# Goal
Copy out exactly the lines from the start of the data to the line containing "round_edges(wheel, WHEEL_EDGE_ROUND, angle=WHEEL_EDGE_ANGLE)". Include both.
** START OF Recorded information **
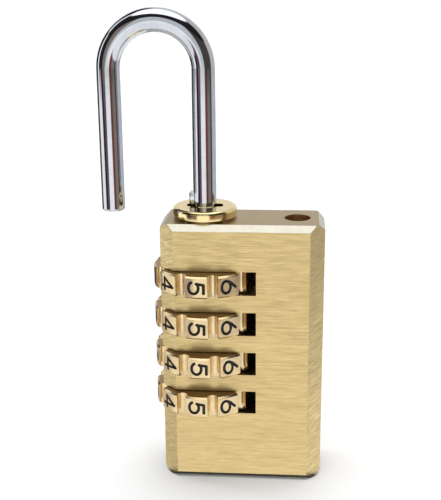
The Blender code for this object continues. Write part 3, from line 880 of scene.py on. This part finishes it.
def wheel_blank():
    """A fluted wheel without digits, its ends chamfered by a double cone."""
    half = WHEEL_HEIGHT / 2
    wheel = prism("wheel", wheel_outline(), -half, half)
    widest = WHEEL_RADIUS + OVERCUT
    rim = WHEEL_RADIUS - WHEEL_EDGE_BEVEL
    slope = widest - rim
    end = half + BARREL_SKIN
    profile = [
        (rim, end),
        (widest, half - slope),
        (widest, slope - half),
        (rim, -end),
        (BARREL_CORE, -end),
        (BARREL_CORE, end),
    ]
    low, high = -half - OVERCUT, half + OVERCUT
    combine(wheel, drum("bore", WHEEL_BORE_RADIUS, low, high, count=WHEEL_BORE_SIDES))
    combine(wheel, lathe("barrel", profile, (0.0, 0.0), BARREL_SIDES), "INTERSECT")
    tidy_mesh(wheel)
    return round_edges(wheel, WHEEL_EDGE_ROUND, angle=WHEEL_EDGE_ANGLE)


def make_wheels():
    wheel = wheel_blank()
    wheel.data.materials.clear()
    wheel.data.materials.append(WHEEL_BRASS)
    wheel.data.materials.append(WHEEL_END_PAINTED_SHADE)
    # Flat wheel ends take the darker brass, painted shade.
    for face in wheel.data.polygons:
        face.material_index = int(abs(face.normal.z) > WHEEL_FLAT)
    combine(wheel, engraving_tool(), own_material=True, tangled=True)
    tidy_mesh(wheel)
    for number, z, play in zip(WHEEL_NUMBERS, WHEEL_Z, WHEEL_PLAY):
        copy = bpy.data.objects.new(f"wheel_{number}", wheel.data.copy())
        bpy.context.scene.collection.objects.link(copy)
        place(
            copy,
            f"wheel_{number}",
            f"number_wheel_{number}",
            FACET_ANGLE,
            (HEEL_X, 0.0, z),
            FRONT_PAD_TURN + play,
        )
    bpy.data.objects.remove(wheel)


# ------------------------------------------------ pieces carried over from the frame

CARRIED = {
    "heel_plug": BRUSHED_FRONT,
    "detent_plug": BRUSHED_FRONT,
    "collar_pin": STEEL,
    "thrust_washer": STEEL,
    "spring_cap": STEEL,
    "retaining_ring": SPRING_STEEL,
    "clutch_spring": SPRING_STEEL,
    "shackle_spring": SPRING_STEEL,
    "detent_spring": SPRING_STEEL,
    **{f"clutch_hub_{number}": STEEL for number in WHEEL_NUMBERS},
}


def dress_carried_nodes():
    for name, finish in CARRIED.items():
        node = frame["nodes"][name]
        node.data.materials.clear()
        node.data.materials.append(finish)


# ------------------------------------------------ stage


WHITE = (0.70, 0.72, 0.74)
PALE = (0.65, 0.665, 0.68)
GREY = (0.30, 0.30, 0.31)
BLACK = (0.012, 0.012, 0.014)
DARK = (0.05, 0.045, 0.045)
PLUM = (0.10, 0.05, 0.07)
RUST = (0.13, 0.04, 0.025)
TAUPE = (0.17, 0.14, 0.125)
OLIVE = (0.045, 0.042, 0.036)
COOL = (0.40, 0.43, 0.44)
LILAC = (0.37, 0.38, 0.43)
BACKDROP = (0.47, 0.47, 0.48)
SHADE = (0.40, 0.39, 0.38)
BRIGHT = (1.0, 1.0, 1.0)

WORLD_STRENGTH = 1.68
SOFT_EDGE = 3.0
BEYOND_FLOOR = (0.98, 0.99, 1.0)
FLOOR_WHITE = (0.97, 0.975, 0.98)
FLOOR_DARK = (0.02, 0.02, 0.02)
FLOOR_ROUGHNESS = 0.6
FLOOR_HALF_METRES = 30.0

# The lamps: metres, watts, and for the fill watts to the square metre.
LAMP_AT = (-0.1, -0.05, 0.9)
LAMP_SIZE = 0.6
LAMP_WATTS = 1.4
FILL_STRENGTH = 1.05
FILL_SPREAD = math.radians(80.0)

# The camera: metres and degrees, and millimetres for its lens and sensor.
CAMERA_AT = (0.00954, -0.17109, 0.09708)
CAMERA_YAW, CAMERA_PITCH, CAMERA_ROLL = 4.60, 17.16, -0.52
LENS = 69.4
SENSOR = 36.0
CLIP_START = 0.01

# What stands round the lock, by height: each row is the elevation that it starts from and
# its panels, each with the azimuth that it starts from. Ahead of the lock is 0 degrees, and
# azimuths grow towards its right as seen from there.
ROOM = (
    (-90.0, ((-180.0, GREY), (-150.0, SHADE), (-85.0, PALE))),
    (
        -20.5,
        (
            (-180.0, DARK),
            (-107.0, WHITE),
            (-66.0, BLACK),
            (-47.0, PLUM),
            (-24.0, WHITE),
            (20.0, RUST),
            (42.0, TAUPE),
            (72.0, DARK),
            (90.0, LILAC),
            (150.0, GREY),
        ),
    ),
    (
        -7.0,
        (
            (-180.0, BACKDROP),
            (-140.0, BLACK),
            (-102.0, WHITE),
            (-88.0, BLACK),
            (-47.0, TAUPE),
            (-20.0, COOL),
            (17.0, OLIVE),
            (60.0, DARK),
            (88.0, SHADE),
            (150.0, BACKDROP),
        ),
    ),
    (
        27.0,
        (
            (-180.0, COOL),
            (-165.0, BLACK),
            (-118.0, WHITE),
            (-98.0, BLACK),
            (95.0, SHADE),
            (150.0, COOL),
        ),
    ),
    (58.0, ((-180.0, BRIGHT),)),
)


def make_floor():
    """A pale floor without end. Metal doesn't mirror it, but the room below its level, as it
    would on a small stand; close under the lock metal sees the dark of its own shadow."""
    paper = Nodes("pale_floor", 0.0, FLOOR_ROUGHNESS, FLOOR_WHITE)
    paper.shader.inputs["Specular IOR Level"].default_value = 0.0
    pale = paper.material
    shade = Nodes("floor_shade", 0.0, FLOOR_ROUGHNESS, FLOOR_DARK).material
    footprint = (BODY_HIGH.x * MM, BODY_HIGH.y * MM)
    endless = (FLOOR_HALF_METRES, FLOOR_HALF_METRES)
    for name, half, finish in (("floor", endless, pale), ("shade", footprint, shade)):
        bm = bmesh.new()
        bmesh.ops.create_grid(bm, x_segments=1, y_segments=1, size=1.0)
        bmesh.ops.scale(bm, vec=(*half, 1.0), verts=bm.verts)
        floor = new_object(name, bm)
        floor.data.materials.append(finish)
        floor.visible_camera = floor.visible_diffuse = finish is pale
        floor.visible_glossy = finish is shade
        floor.visible_shadow = False


def panels(tree, angle, half_turn, bands):
    """Colours by angle, each from its own start to the next one's, with soft edges."""
    share = tree.nodes.new("ShaderNodeMapRange")
    share.inputs["From Min"].default_value = -math.radians(half_turn)
    share.inputs["From Max"].default_value = math.radians(half_turn)
    tree.links.new(angle, share.inputs["Value"])
    node = tree.nodes.new("ShaderNodeValToRGB")
    tree.links.new(share.outputs["Result"], node.inputs["Fac"])
    ramp = node.color_ramp
    ramp.elements.remove(ramp.elements[1])
    ramp.elements[0].color = (*bands[0][1], 1.0)
    for (_, old), (start, new) in zip(bands, bands[1:]):
        for edge, colour in ((start - SOFT_EDGE / 2, old), (start + SOFT_EDGE / 2, new)):
            element = ramp.elements.new((edge + half_turn) / (2 * half_turn))
            element.color = (*colour, 1.0)
    return node.outputs["Color"]


def mix(tree, factor, first, second):
    node = tree.nodes.new("ShaderNodeMix")
    node.data_type = "RGBA"
    tree.links.new(factor, node.inputs[0])
    colours = [socket for socket in node.inputs if socket.type == "RGBA"]
    for socket, colour in zip(colours, (first, second)):
        tree.links.new(colour, socket)
    return [socket for socket in node.outputs if socket.type == "RGBA"][0]


def calculate(tree, operation, first, second=None):
    node = tree.nodes.new("ShaderNodeMath")
    node.operation = operation
    for socket, value in zip(node.inputs, (first, second)):
        if isinstance(value, float):
            socket.default_value = value
        elif value:
            tree.links.new(value, socket)
    return node.outputs["Value"]


def make_world():
    """A studio of pale and dark panels round the lock, under a bright ceiling. The camera
    itself sees plain white past the floor."""
    world = bpy.data.worlds.new("studio")
    bpy.context.scene.world = world
    world.use_nodes = True
    tree = world.node_tree
    direction = tree.nodes.new("ShaderNodeTexCoord").outputs["Generated"]
    axes = tree.nodes.new("ShaderNodeSeparateXYZ")
    tree.links.new(direction, axes.inputs["Vector"])
    ahead = calculate(tree, "MULTIPLY", axes.outputs["Y"], -1.0)
    azimuth = calculate(tree, "ARCTAN2", axes.outputs["X"], ahead)
    elevation = calculate(tree, "ARCSINE", axes.outputs["Z"])
    room = None
    for start, bands in ROOM:
        level = panels(tree, azimuth, 180.0, bands)
        above = panels(tree, elevation, 90.0, ((-90.0, (0.0,) * 3), (start, (1.0,) * 3)))
        room = mix(tree, above, room, level) if room else level
    background = tree.nodes["Background"]
    tree.links.new(room, background.inputs["Color"])
    background.inputs["Strength"].default_value = WORLD_STRENGTH
    plain = tree.nodes.new("ShaderNodeBackground")
    plain.inputs["Color"].default_value = (*BEYOND_FLOOR, 1.0)
    blend = tree.nodes.new("ShaderNodeMixShader")
    tree.links.new(tree.nodes.new("ShaderNodeLightPath").outputs["Is Camera Ray"], blend.inputs[0])
    tree.links.new(background.outputs[0], blend.inputs[1])
    tree.links.new(plain.outputs[0], blend.inputs[2])
    tree.links.new(blend.outputs[0], tree.nodes["World Output"].inputs["Surface"])


def make_lights():
    """A soft lamp overhead and a wide fill, for the floor and the digits; metal mirrors the
    room alone."""
    overhead = bpy.data.lights.new("overhead", "AREA")
    overhead.size = LAMP_SIZE
    overhead.energy = LAMP_WATTS
    fill = bpy.data.lights.new("fill", "SUN")
    fill.energy = FILL_STRENGTH
    fill.angle = FILL_SPREAD
    for light in (overhead, fill):
        lamp = bpy.data.objects.new(light.name, light)
        lamp.location = LAMP_AT
        lamp.visible_glossy = False
        bpy.context.scene.collection.objects.link(lamp)


def make_camera():
    """The camera stands a little right of the lock and looks down at it."""
    yaw, pitch, roll = (math.radians(a) for a in (CAMERA_YAW, CAMERA_PITCH, CAMERA_ROLL))
    forward = Vector(
        (-math.sin(yaw) * math.cos(pitch), math.cos(yaw) * math.cos(pitch), -math.sin(pitch))
    )
    level = Vector((math.cos(yaw), math.sin(yaw), 0.0))
    above = level.cross(forward)
    right = level * math.cos(roll) + above * math.sin(roll)
    up = above * math.cos(roll) - level * math.sin(roll)
    data = bpy.data.cameras.new("camera")
    data.sensor_width = SENSOR
    data.lens = LENS
    data.clip_start = CLIP_START
    camera = bpy.data.objects.new("camera", data)
    facing = Matrix((right, up, -forward)).transposed().to_4x4()
    camera.matrix_world = Matrix.Translation(CAMERA_AT) @ facing
    bpy.context.scene.collection.objects.link(camera)
    bpy.context.scene.camera = camera


make_camera()
make_floor()
make_world()
make_lights()
make_body()
make_shackle()
make_collar()
make_wheels()
dress_carried_nodes()
bpy.context.scene.view_settings.view_transform = "Standard"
** END OF Recorded information **
# Result of the exercise
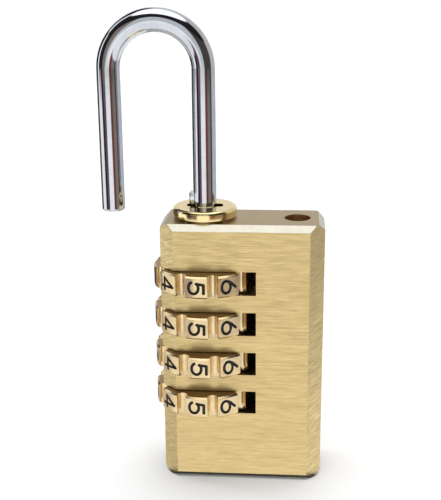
The Blender code for this object continues. Write part 3, from line 880 of scene.py on. This part finishes it.
def wheel_blank():
    """A fluted wheel without digits, its ends chamfered by a double cone."""
    half = WHEEL_HEIGHT / 2
    wheel = prism("wheel", wheel_outline(), -half, half)
    widest = WHEEL_RADIUS + OVERCUT
    rim = WHEEL_RADIUS - WHEEL_EDGE_BEVEL
    slope = widest - rim
    end = half + BARREL_SKIN
    profile = [
        (rim, end),
        (widest, half - slope),
        (widest, slope - half),
        (rim, -end),
        (BARREL_CORE, -end),
        (BARREL_CORE, end),
    ]
    low, high = -half - OVERCUT, half + OVERCUT
    combine(wheel, drum("bore", WHEEL_BORE_RADIUS, low, high, count=WHEEL_BORE_SIDES))
    combine(wheel, lathe("barrel", profile, (0.0, 0.0), BARREL_SIDES), "INTERSECT")
    tidy_mesh(wheel)
    return round_edges(wheel, WHEEL_EDGE_ROUND, angle=WHEEL_EDGE_ANGLE)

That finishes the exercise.